A Inglaterra passou por deflação e desemprego, porque fixou o câmbio muito alto. Os Estados Unidos passam por grande deflação depois de gerar um superávit fiscal gigante, para pagar as despesas de guerra. A França faz déficit público para reconstruir o país, importa mão-de-obra e mesmo assim passa por deflação.
Em outubro de 1929, sempre em outubro, uma crise bancária na Áustria dá início à queda dos preços da Bolsa de Nova York e se inicia a mais longa e mais severa crise de desemprego deste século.
A deflação e o desemprego só começaram a se reduzir depois que Roosevelt abandonou o padrão ouro, no primeiro trimestre de 1933.
Em resumo, o padrão ouro funcionou bem no período antes da Primeira Guerra. E funcionou muito mal entre a Primeira e a Segunda Guerra Mundial.
Atualmente, o mundo se organiza com as mesmas idéias da época do padrão ouro.
A sabedoria é a mesma: o governo deve manter o equilíbrio entre receitas e despesas a qualquer custo, o desemprego é resultado de legislação "arcaica", encargos sociais e sindicatos.
Será que a cultura do padrão ouro, que voltou há 20 anos, vai funcionar bem no mundo de hoje?
Será que vai produzir resultados iguais aos do período anterior à Primeira Guerra Mundial ou será que vamos ter os desastres do período entre guerras?
Para funcionar bem é preciso haver colaboração entre os grandes países, financiamento para os emergentes e os salários precisam ser flexíveis para baixo.
Os trabalhadores precisam esquecer do passado -aposentadoria, direitos trabalhistas e as garantias de serviços de saúde, educação e transporte público- e acharem de fato que o novo mundo contemporâneo é o melhor dos mundos.
A política monetária americana e européia tem conseguido obter esse doloroso resultado.
Mas a greve da UPS, a United Parcel Service, é tida como uma vitória para os sindicatos americanos e pode representar mudança na tendência de desorganização dos movimentos trabalhistas.
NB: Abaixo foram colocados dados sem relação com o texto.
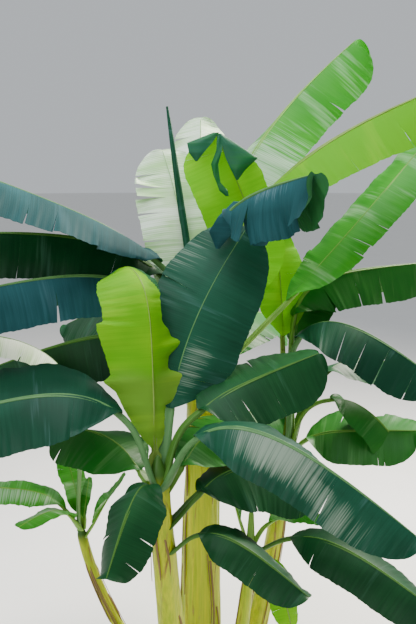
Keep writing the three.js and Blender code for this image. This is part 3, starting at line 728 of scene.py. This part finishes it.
leaves = {"main": [
    grow("left_top", 1465, 200, 88, 69, 0.24, 480, 1170, 380, (-15, -35), (10, -40), "blue",
        side=232, shade=-0.5, ragged=0.4, tears=[(1, 0.5, 0.5), (1, 0.6, 0.4)]),
    grow("left_middle", 1445, 190, 86, 92, 0.31, 420, 1130, 380, (-42, -60), (5, -40), "dark",
        tears=[(1, 0.62, 0.4), (-1, 0.5, 0.3)]),
    grow("left_low", 1375, 211, 80, 95, 0.34, 360, 1090, 350, (-40, -66), (-30, -52), "blue",
        side=216, tears=[(1, 0.32, 0.12), (1, 0.5, 0.3)]),
    grow("left_hanging", 1290, 172, 80, 105, 0.26, 270, 950, 390, (-68, -78), (-20, -50), "dark",
        side=160, tears=[(1, 0.6, 0.3)]),
    grow("top_right", 1500, 64, 85, 50, 0.42, 520, 1100, 400, (0, -35), (-25, -50), "fresh",
        side=62, sway=-46, closes=0.78, ragged=0.5, tears=[(-1, 0.5, 0.6), (-1, 0.7, 0.6)],
        silver=both(-0.3, 0.62, -0.4, 1.4, 1.0)),
    grow("arching_right", 1455, -4, 86, 72, 0.42, 680, 1120, 390, (10, -40), (-30, -62), "bright",
        side=-30, shade=-0.9, tears=[(-1, 0.6, 0.35)]),
    grow("folded_tip", 1510, 10, 55, -61, 0.42, 300, 690, 370, (10, 14), (10, 0), "bright", side=15,
        snap=5, roll=85, closes=0.78, slim=0.6, ragged=0.0, splits=1,
        lobes=[(-1, 0.97, -70, 0.3, 0.1)], flaps=[
        (1, [(-4, 8, 20, 10), (42, 23, 91, 30), (91, 37, 166, 45), (137, 58, 116, 50),
            (178, 79, 87, 50)]),
        (1, [(-8, -12, 12, 8), (33, -116, -17, 45), (71, -108, -50, 62), (104, -83, -75, 62)]),
        (1, [(0, 4, 25, 12), (62, 0, 23, 44), (116, -21, 8, 52), (158, -12, 12, 56),
            (187, 0, 17, 58), (220, 12, 46, 60), (241, 37, 50, 60)])]),
    grow("drooping_front", 1490, -58, 88, 80, 0.47, 690, 560, 400, (-40, -62), (-50, -70), "blue",
        side=-88, snap=5, shade=-0.5, ragged=0.0, splits=1, gap=0.7, loose=14, wavy=3,
        tears=[(-1, 0.3, 0.15), (-1, 0.55, 0.15), (1, 0.4, 0.15), (1, 0.7, 0.3)],
        silver=[(1, 0.0, 1.0, -0.4, 0.5, 0.7), (-1, 0.0, 1.0, -0.4, 0.45, 0.7)], flaps=[
        (0, [(-38, 19, 94, 10), (19, -41, 56, 25), (75, -75, 19, 30), (142, -49, -34, 20)]),
        (0, [(0, 49, 146, 5), (75, 64, 176, 20), (131, 94, 146, 15)])]),
    grow("back_left_upright", 1480, 119, 82, 40, 0.75, 170, 760, 340, (10, -10), (25, 15), "pale",
        side=136, ragged=0.7, splits=4, gap=1.6, loose=14, tears=[(1, 0.3, 0.5), (1, 0.44, 0.4),
        (1, 0.6, 0.4), (1, 0.75, 0.3), (-1, 0.55, 0.4)]),
    grow("back_upright", 1500, 90, 73, 30, 0.7, 310, 800, 330, (10, -20), (10, -25), "pale",
        side=108, ragged=0.5, splits=5, loose=10, tears=[(1, 0.5, 0.2), (1, 0.65, 0.2),
        (-1, 0.45, 0.2), (-1, 0.6, 0.2)]),
    grow("right_straight", 1430, 20, 42, -6, 0.5, 440, 1100, 280, (20, 10), (-10, -35), "fresh",
        side=-36, tears=[(-1, 0.35, 0.2)]),
    grow("back_low", 1320, 98, 70, 85, 0.4, 300, 1100, 380, (0, -45), (0, -45), "mid",
        tears=[(1, 0.5, 0.2), (-1, 0.65, 0.2)]),
    grow("back_left_low", 1240, 128, 62, 90, 0.4, 280, 1000, 370, (-10, -45), (-10, -55), "dark",
        side=120, tears=[(1, 0.55, 0.2)]),
    grow("back_right_low", 1190, 70, 62, 90, 0.4, 280, 1050, 370, (-5, -45), (-5, -50), "mid",
        tears=[(-1, 0.5, 0.2)]),
], "front": [
    # the stretch of negative strength paints shade over the half of the blade nearest the stalk
    grow("young", 1190, 120, 87, 130, 0.9, 60, 785, 340, (-20, -12), (-24, -20), "bright", side=110,
        snap=8, opens=0.52, closes=0.74, slim=0.75, ragged=0.0, splits=0, wavy=1.2, lift=1.3,
        lobes=[(1, 0.6, 26, 0.2, 0.015), (1, 0.345, 34, 0.07, 0.015), (-1, 0.26, 90, 0.09, 0.1),
        (-1, 0.34, 64, 0.08, 0.03), (-1, 0.48, 30, 0.07, 0.04), (-1, 0.62, -58, 0.1, 0.3)],
        rims=[(1, 0.9, 0.55), (-1, 0.74, 0.45)], silver=both(-0.6, 0.5, -0.5, 1.5, -2.6)),
    grow("left", 1140, 190, 78, 100, 0.3, 300, 950, 400, (-30, -62), (20, 34), "deep", side=232,
        ragged=0.2, silver=[(1, 0.2, 0.8, -0.2, 0.3, 0.4)]),
    grow("tall", 1190, 62, 74, 27, 0.5, 220, 770, 410, (6, 4), (0, -5), "deep", side=70, sway=-30,
        roll=34, closes=0.5, ragged=0.1, silver=[(1, 0.5, 0.98, 0.3, 1.5, 0.3),
        (-1, 0.0, 0.45, -0.1, 0.6, 0.45)]),
    grow("right_long", 1120, -25, 68, 105, 0.3, 250, 940, 350, (10, -35), (-40, -60), "deep",
        side=-40, ragged=0.2, splits=0, tears=[(-1, 0.62, 0.45)],
        silver=[(-1, 0.1, 0.66, -0.35, 0.8, 0.8), (-1, 0.5, 0.86, 0.25, 1.3, 0.5)]),
    grow("right_middle", 1160, 18, 80, 66, 0.28, 290, 520, 360, (25, 5), (-30, -58), "dark",
        side=-24, tears=[(-1, 0.3, 0.3)]),
    grow("left_back", 1120, 150, 50, 66, 0.5, 70, 440, 330, (-20, -40), (10, -20), "mid", side=160),
    grow("right_back", 1105, 42, 46, 60, 0.5, 100, 560, 330, (10, -10), (-30, -40), "mid"),
    grow("right_low", 960, 14, 50, 100, 0.55, 160, 540, 370, (10, -20), (-30, -50), "dark"),
    grow("hanging", 1120, -110, 35, 85, 0.3, 60, 460, 260, (-20, -40), (-20, -40), "dark",
        tears=[(1, 0.6, 0.5)]),
    grow("lowest", 845, -29, 50, 85, 0.32, 160, 490, 220, (10, -20), (-30, -50), "dark"),
], "right": [
    grow("arching", 1075, -20, 92, 128, 0.47, 470, 720, 380, (0, -40), (-20, -50), "deep", side=-70,
        snap=6, gap=0.6, loose=12, wavy=1.5, tears=[(-1, 0.36, 0.1), (-1, 0.5, 0.2),
        (-1, 0.64, 0.05), (-1, 0.83, 0.3)], silver=[(1, 0.3, 0.95, -0.3, 0.5, 0.5)]),
    grow("young", 1080, 110, 91, 24, 0.7, 460, 470, 200, (25, 0), (25, 0), "bright", side=170,
        shade=-0.6, ragged=0.0, lobes=both(0.45, 24, 0.45, 0.5)),
    grow("back", 1040, 48, 86, 60, 0.7, 460, 560, 290, (0, -30), (-20, -50), "mid", side=115,
        roll=-20, tears=[(-1, 0.5, 0.3)]),
    grow("level", 1060, 16, 92, 90, 0.5, 570, 800, 330, (-20, -60), (-50, -72), "mid", side=20,
        snap=9, ragged=0.4, loose=8, tears=[(-1, 0.25, 0.2), (-1, 0.45, 0.3), (-1, 0.6, 0.2),
        (1, 0.5, 0.2)]),
    grow("low", 1005, -20, 60, 56, 0.2, 110, 500, 330, (30, 10), (-35, -45), "mid",
        tears=[(1, 0.3, 0.3)]),
    grow("far_right", 1010, 40, 70, 100, 0.4, 400, 700, 300, (-10, -40), (-20, -55), "dark",
        side=55, tears=[(-1, 0.5, 0.2)]),
    grow("back_hanging", 960, -20, 86, 165, 0.5, 400, 440, 240, (-10, -45), (-10, -45), "mid",
        tears=[(1, 0.6, 0.2)]),
], "low": [
    grow("front_right", 730, -38, 38, 66, 0.35, 220, 720, 270, (12, -15), (-30, -45), "dark",
        side=-60),
    grow("small_right", 755, 20, 66, 80, 0.3, 120, 300, 110, (10, -10), (-30, -50), "fresh",
        side=10),
    grow("small_hanging", 690, -62, 36, 110, 0.4, 100, 320, 130, (-20, -30), (-20, -30), "bright"),
    grow("upright_left", 755, 170, 76, 14, 0.5, 120, 340, 90, (25, 0), (25, 0), "fresh"),
    grow("upright_back", 760, 80, 80, 14, 0.5, 130, 380, 100, (25, 0), (25, 0), "fresh", side=90),
], "left": [
    grow("level", 770, 184, 62, 62, 0.3, 100, 480, 160, (-20, -40), (25, 0), "fresh", side=215,
        silver=[(1, -0.3, 1.2, -0.5, 1.2, 0.8), (-1, -0.3, 1.2, -0.5, 1.2, 0.5)]),
    grow("front", 765, 225, 64, 84, 0.4, 60, 300, 150, (20, 0), (0, -20), "fresh", side=230,
        silver=[(1, -0.3, 1.2, -0.5, 1.2, 0.6), (-1, -0.3, 1.2, -0.5, 1.2, 0.9)]),
    grow("upright_back", 755, 130, 78, 20, 0.5, 60, 280, 120, (30, 0), (30, 0), "fresh", side=90),
    grow("small_spear", 765, 50, 84, 8, 0.5, 40, 180, 60, (50, 20), (50, 20), "fresh", side=30),
    grow("tall", 770, 192, 94, 104, 0.66, 610, 560, 230, (-10, -30), (0, -30), "pale", side=180,
        snap=5, tears=[(1, 0.5, 0.3)]),
    grow("right_up", 730, 8, 62, 8, 0.5, 60, 260, 90, (50, 20), (50, 20), "fresh"),
]}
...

Só o tempo mostrará.
A crise de Hong Kong e as dificuldades da Coréia também são novidades recentes que podem atrapalhar o financiamento para os países subdesenvolvidos.
Se nenhum destes problemas novos atrapalhar, é possível que o sistema atual mantenha a inflação muito baixa, crescimento lento e desemprego alto.
Estaríamos em período semelhante ao período entre 1873 e 1914, chamado a Grande Depressão dos anos 70. Período de grandes invenções -vapor, trem, eletricidade etc.- e pouco crescimento.
Se os trabalhadores criarem problemas políticos, ou os bancos centrais importantes não conseguirem coordenar as políticas cambiais para evitar grandes variações cambiais entre as suas moedas ou se o financiamento dos países emergentes ficar muito escasso, ficaremos mais parecidos com o período entre 1918-1930.
Se esquecermos o passado e continuarmos acreditando alegremente que tudo é novo e muito bom, o processo de aprendizagem será doloroso.
Os problemas dos anos 30 foram resolvidos com o talento de um Keynes, um Roosevelt e um Churchill.
Custaram uma longa recessão, muito desemprego, uma guerra mundial, um holocausto, um Mussolini e um Hitler.